Tout, mais pas de pitié! Il le dit haut et fort: «J’en parle, car je veux montrer que les migrants peuvent réussir. Avant tout, j’ai gagné ma place dans la société, je me suis battu pour réussir mes études tout en travaillant et en m’occupant de ma famille.» Pas d’amertume non plus, même si l’incompréhension reste entière. Alors qu’aujourd’hui il pourrait offrir son savoir à une entreprise helvétique, la chaise restera peut-être vide. «On ne choisit pas de migrer. Le canton a payé cher pour que je fasse des études, mais on préfère donner ma place à des Européens, même s’il est quasi impossible d’en trouver. Moi, j’ai appris les normes de construction helvétiques, j’ai fait mon diplôme ici, mais je viens du mauvais pays…» Entre idéalisme et détermination, Washington ne renie pas sa chance. Il a accompli son rêve. Il peut construire des ponts. Encore gamin, dans la campagne équatorienne, il admirait ces ingénieurs qui venaient avec des projets pour amener l’eau ou l’électricité. Migrant dans la capitale Quito, il passe un baccalauréat, puis rejoint le chemin de bien d’autres en travaillant durant trois ans à l’usine.
Mais il refuse ce destin tout tracé. Il obtient alors une licence en mathématiques. Impossible pourtant de subvenir aux besoins de la famille. A 27 ans, il suit ses frères et sœurs et décide de tout quitter pour la Suisse.
Aux études et au travail
Arrivé sans titre de séjour, il repart de zéro. Dans une ferme. Il s’inscrit à l’Ecole de français moderne, à Lausanne, et obtient presque miraculeusement un permis d’étudiant. «En réalité, j’étais comme les autres migrants. Il fallait que je travaille parallèlement pour subvenir à mes besoins et à ceux de ma famille.» Un premier diplôme acquis après trois ans de pratique de sa nouvelle langue, il poursuit son rêve et enchaîne avec l’EPFL. Un vaste défi puisque, la nuit, il revêt l’uniforme de gardien. Après sept semestres réussis, il rate le huitième de peu. «On m’a alors retiré mon permis d’étudiant. Comme j’avais la possibilité de poursuivre mes études à Yverdon, j’ai déposé une demande de permis humanitaire. Histoire de gagner du temps…»
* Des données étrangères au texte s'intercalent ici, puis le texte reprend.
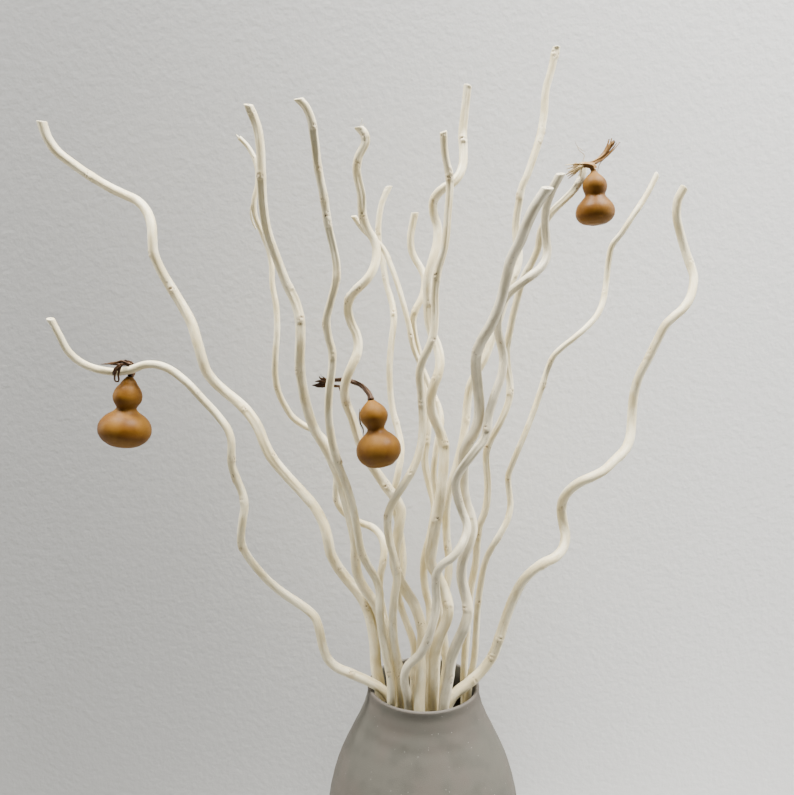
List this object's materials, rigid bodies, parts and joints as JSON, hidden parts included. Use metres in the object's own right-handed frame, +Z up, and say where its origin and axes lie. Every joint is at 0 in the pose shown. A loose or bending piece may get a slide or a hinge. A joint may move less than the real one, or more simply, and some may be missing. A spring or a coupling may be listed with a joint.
{
  "type": "willow stems in a vase",
  "caption": "Tall curly peeled willow stems fanning out of a matt round-bodied vase, with small dried bottle gourds hooked on them",
  "frame": {"origin": "middle of the vase's underside, on the surface that it stands on", "axes": "+Z up, -Y the front, +X to the right seen from the front"},
  "size_m": [0.6252, 0.2259, 0.8754],
  "materials": {
    "stoneware": "matt unglazed stoneware, warm grey, faintly clouded",
    "peeled_willow": "peeled and bleached willow, ivory, satin, with small brown specks",
    "greyed_willow": "peeled willow weathered to a light grey, satin",
    "gourd_skin": "dried gourd skin, ochre brown, satin, mottled, with a dark brown stalk"
  },
  "bodies": {
    "root": {"vase": "stoneware", "stem_right_front": "greyed_willow", "stem_right_twisting": "greyed_willow", "stem_left_front": "peeled_willow", "stem_middle_front": "peeled_willow", "stem_middle_gourd": "peeled_willow", "stem_middle_tall": "peeled_willow", "stem_left_gourd": "peeled_willow", "stem_left_tall": "peeled_willow", "stem_far_right": "peeled_willow", "stem_right_thin": "peeled_willow", "stem_right_gourd": "peeled_willow", "stem_middle_slanting": "peeled_willow", "stem_middle_thin": "peeled_willow", "stem_middle_short": "peeled_willow", "stem_tallest": "peeled_willow", "stem_left_forked": "peeled_willow", "stem_far_left": "peeled_willow", "gourd_left": "gourd_skin", "gourd_middle": "gourd_skin", "gourd_right": "gourd_skin"}
  },
  "joints": []
}
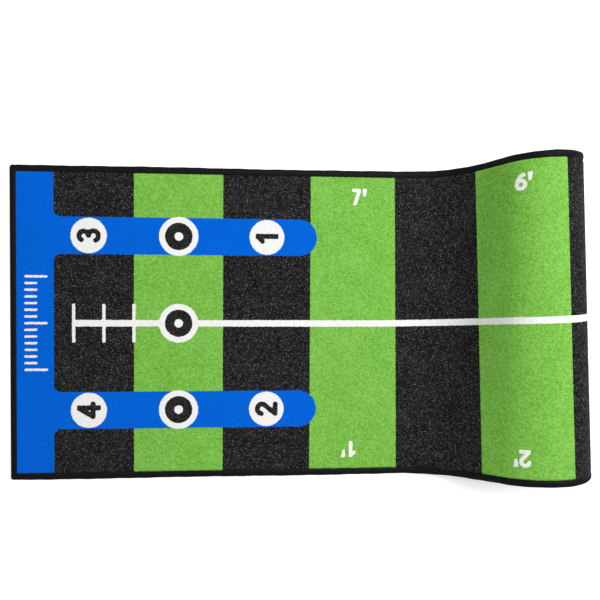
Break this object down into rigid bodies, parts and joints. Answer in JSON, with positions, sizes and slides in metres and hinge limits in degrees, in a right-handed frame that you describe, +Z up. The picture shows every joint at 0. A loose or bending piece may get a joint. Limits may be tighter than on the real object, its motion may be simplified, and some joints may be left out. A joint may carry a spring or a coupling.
{
  "type": "practice putting mat",
  "caption": "Printed pile putting mat, part unrolled: a flat putting end with targets, alignment lines and foot stripes, rising over its own roll.",
  "frame": {"origin": "on the floor, under the middle of the part's box, ramp and roll included", "axes": "+X along the mat from its head end to its roll, +Y across the mat, +Z up from the floor"},
  "size_m": [0.9845, 0.5498, 0.1416],
  "materials": {
    "pile_blue": "cut pile, matt, printed",
    "pile_black": "cut pile, matt, printed",
    "pile_green": "cut pile, matt, printed",
    "pile_rolled": "cut pile, matt, printed in stripes that the visual model shows",
    "scrim": "woven scrim, matt, greige",
    "underlay": "matt, finely textured",
    "binding": "sewn over edge, polyester thread, slight sheen"
  },
  "bodies": {
    "head_panel": {"header_pile": "pile_blue", "black_1_pile": "pile_black", "head_scrim": "scrim", "head_rubber": "underlay", "head_binding_near": "binding", "head_binding_far": "binding", "head_binding": "binding"},
    "green_panel_1": {"green_1_pile": "pile_green", "green_1_scrim": "scrim", "green_1_rubber": "underlay", "green_1_binding_near": "binding", "green_1_binding_far": "binding"},
    "black_panel_2": {"black_2_pile": "pile_black", "black_2_scrim": "scrim", "black_2_rubber": "underlay", "black_2_binding_near": "binding", "black_2_binding_far": "binding"},
    "foot_panel": {"green_2_pile": "pile_green", "black_3_pile": "pile_black", "foot_scrim": "scrim", "foot_rubber": "underlay", "foot_binding_near": "binding", "foot_binding_far": "binding"},
    "roll_end": {"ramp_black_pile": "pile_black", "ramp_green_pile": "pile_green", "ramp_scrim": "scrim", "ramp_rubber": "underlay", "ramp_binding_near": "binding", "ramp_binding_far": "binding", "roll_pile": "pile_rolled", "roll_scrim": "scrim", "roll_rubber": "underlay", "roll_binding_near": "binding", "roll_binding_far": "binding", "tail_binding": "binding"}
  },
  "joints": [
    {"name": "bend_3", "type": "hinge", "parent": "foot_panel", "child": "black_panel_2", "pos_m": [0.02013, -0.00593, 0.00175], "axis": [0, 1, 0], "range_deg": [0, 50]},
    {"name": "bend_2", "type": "hinge", "parent": "black_panel_2", "child": "green_panel_1", "pos_m": [-0.13227, -0.00593, 0.00175], "axis": [0, 1, 0], "range_deg": [0, 50]},
    {"name": "bend_1", "type": "hinge", "parent": "green_panel_1", "child": "head_panel", "pos_m": [-0.28467, -0.00593, 0.00175], "axis": [0, 1, 0], "range_deg": [0, 50]},
    {"name": "foot_bend", "type": "hinge", "parent": "foot_panel", "child": "roll_end", "pos_m": [0.19253, -0.00593, 0.00175], "axis": [0.0419, -0.9991, 0], "range_deg": [0, 50]}
  ]
}
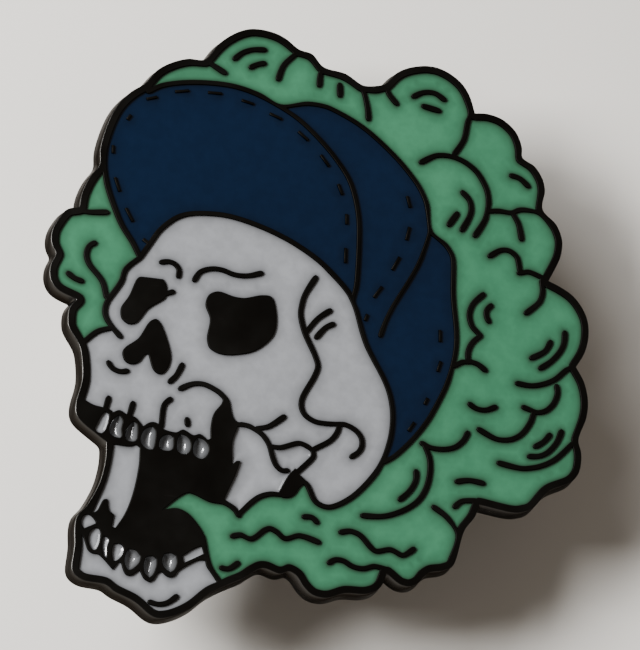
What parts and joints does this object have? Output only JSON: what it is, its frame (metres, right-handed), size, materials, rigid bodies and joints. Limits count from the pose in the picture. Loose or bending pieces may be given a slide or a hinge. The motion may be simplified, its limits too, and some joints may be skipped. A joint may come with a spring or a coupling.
{
  "type": "enamel pin",
  "caption": "A soft-enamel lapel pin of a capped skull breathing curls of smoke, struck in black nickel with sunken white, navy and green enamel and butterfly clutches on its posts.",
  "frame": {"origin": "under the middle of the plate's bounding box, level with the closed ends of the two clutches that the pin rests on", "axes": "+Z out of the enamelled face, +Y towards the top of the cap, +X to the right of the picture; the skull looks towards -X"},
  "size_m": [0.0344, 0.0376, 0.0099],
  "materials": {
    "black_nickel": "black nickel plating on struck zinc alloy, satin line tops, polished edges",
    "clutch_steel": "bright nickel-plated pressed sheet",
    "enamel_white": "glossy baked enamel, sunk below the lines",
    "enamel_navy": "glossy baked enamel, sunk below the lines",
    "enamel_green": "glossy baked enamel, sunk below the lines"
  },
  "bodies": {
    "pin": {"struck_plate": "black_nickel", "enamel_cap_brim": "enamel_navy", "enamel_cap_crown": "enamel_navy", "enamel_skull": "enamel_white", "enamel_cheek": "enamel_white", "enamel_jaw": "enamel_white", "enamel_ramus": "enamel_white", "enamel_back_tooth": "enamel_white", "enamel_upper_tooth_1": "enamel_white", "enamel_upper_tooth_2": "enamel_white", "enamel_upper_tooth_3": "enamel_white", "enamel_upper_tooth_4": "enamel_white", "enamel_upper_tooth_5": "enamel_white", "enamel_upper_tooth_6": "enamel_white", "enamel_upper_tooth_7": "enamel_white", "enamel_lower_tooth_1": "enamel_white", "enamel_lower_tooth_2": "enamel_white", "enamel_lower_tooth_3": "enamel_white", "enamel_lower_tooth_4": "enamel_white", "enamel_lower_tooth_5": "enamel_white", "enamel_lower_tooth_6": "enamel_white", "enamel_lower_tooth_7": "enamel_white", "enamel_smoke_left": "enamel_green", "enamel_smoke_right": "enamel_green", "enamel_smoke_back": "enamel_green", "post_left": "black_nickel", "post_right": "black_nickel"},
    "clutch_left_carrier": {"clutch_left_disc": "clutch_steel"},
    "clutch_left_shell": {"clutch_left_housing": "clutch_steel", "clutch_left_spring": "clutch_steel"},
    "clutch_left_grip_top": {"clutch_left_wing_top": "clutch_steel"},
    "clutch_left_grip_bottom": {"clutch_left_wing_bottom": "clutch_steel"},
    "clutch_right_carrier": {"clutch_right_disc": "clutch_steel"},
    "clutch_right_shell": {"clutch_right_housing": "clutch_steel", "clutch_right_spring": "clutch_steel"},
    "clutch_right_grip_top": {"clutch_right_wing_top": "clutch_steel"},
    "clutch_right_grip_bottom": {"clutch_right_wing_bottom": "clutch_steel"}
  },
  "joints": [
    {"name": "clutch_left_slide", "type": "slide", "parent": "pin", "child": "clutch_left_carrier", "axis": [0, 0, -1], "range_m": [0, 0.0062]},
    {"name": "clutch_left_turn", "type": "hinge", "parent": "clutch_left_carrier", "child": "clutch_left_shell", "pos_m": [-0.008, 0.0006, 0.003], "axis": [0, 0, 1], "continuous": true},
    {"name": "clutch_left_squeeze_top", "type": "hinge", "parent": "clutch_left_shell", "child": "clutch_left_grip_top", "pos_m": [-0.008, 0.0026, 0.0048], "axis": [-1, 0, 0], "range_deg": [0, 8], "stiffness_Nm_per_rad": 0.01},
    {"name": "clutch_left_squeeze_bottom", "type": "hinge", "parent": "clutch_left_shell", "child": "clutch_left_grip_bottom", "pos_m": [-0.008, -0.0014, 0.0048], "axis": [1, 0, 0], "range_deg": [0, 8], "stiffness_Nm_per_rad": 0.01},
    {"name": "clutch_right_slide", "type": "slide", "parent": "pin", "child": "clutch_right_carrier", "axis": [0, 0, -1], "range_m": [0, 0.0062]},
    {"name": "clutch_right_turn", "type": "hinge", "parent": "clutch_right_carrier", "child": "clutch_right_shell", "pos_m": [0.008, 0.0006, 0.003], "axis": [0, 0, 1], "continuous": true},
    {"name": "clutch_right_squeeze_top", "type": "hinge", "parent": "clutch_right_shell", "child": "clutch_right_grip_top", "pos_m": [0.008, 0.0026, 0.0048], "axis": [-1, 0, 0], "range_deg": [0, 8], "stiffness_Nm_per_rad": 0.01},
    {"name": "clutch_right_squeeze_bottom", "type": "hinge", "parent": "clutch_right_shell", "child": "clutch_right_grip_bottom", "pos_m": [0.008, -0.0014, 0.0048], "axis": [1, 0, 0], "range_deg": [0, 8], "stiffness_Nm_per_rad": 0.01}
  ]
}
Encore un refus de Berne. Le canton lui accorde tout de même une tolérance et le laisse terminer les six derniers mois de son école d’ingénieur. Un parcours du combattant qu’il garde pour lui. «Je prenais des vacances à mon travail pour passer les examens. A l’école, j’ai toujours caché mes faiblesses. Je voulais être l’égal de tous.» Vendredi dernier, il dit avoir vécu son jour de gloire. Il rentrera peut-être au pays, mais ces derniers mots sont pour ces jeunes Suisses et étrangers qui se doivent d’étudier.
Les quotas pèsent plus lourd que la pénurie d’ingénieurs
Pour appuyer sa demande de permis de séjour, Washington Allauca exhibe deux lettres de soutien. L’Union suisse des sociétés d’ingénieurs-conseils est claire: il y a pénurie d’ingénieurs dans le milieu de la construction en Suisse. Selon une récente étude, 61% des postes disponibles ne trouvent pas preneur. Le conseiller d’Etat vaudois François Marthaler fait le même constat et appuie le nouvel ingénieur.
Pourquoi expulser des étrangers répondant à une demande du marché de l’emploi et formés de surcroît en Suisse? «Nous avons accordé une vingtaine de permis de séjour à des étudiants étrangers l’an dernier, explique François Vodoz, adjoint du chef du Service vaudois de l’emploi.
La possibilité existe, même si elle est très sélective et dépend de contingents fédéraux. Au vu du coût d’une formation, et selon le potentiel économique ou scientifique d’un étudiant, il est possible d’octroyer un permis.» C’est que la situation reste délicate pour les non-membres de l’Union européenne. «En principe, une fois son cursus terminé, l’étudiant étranger doit rentrer dans son pays», précise Henri Rothen, chef du Service vaudois de la population.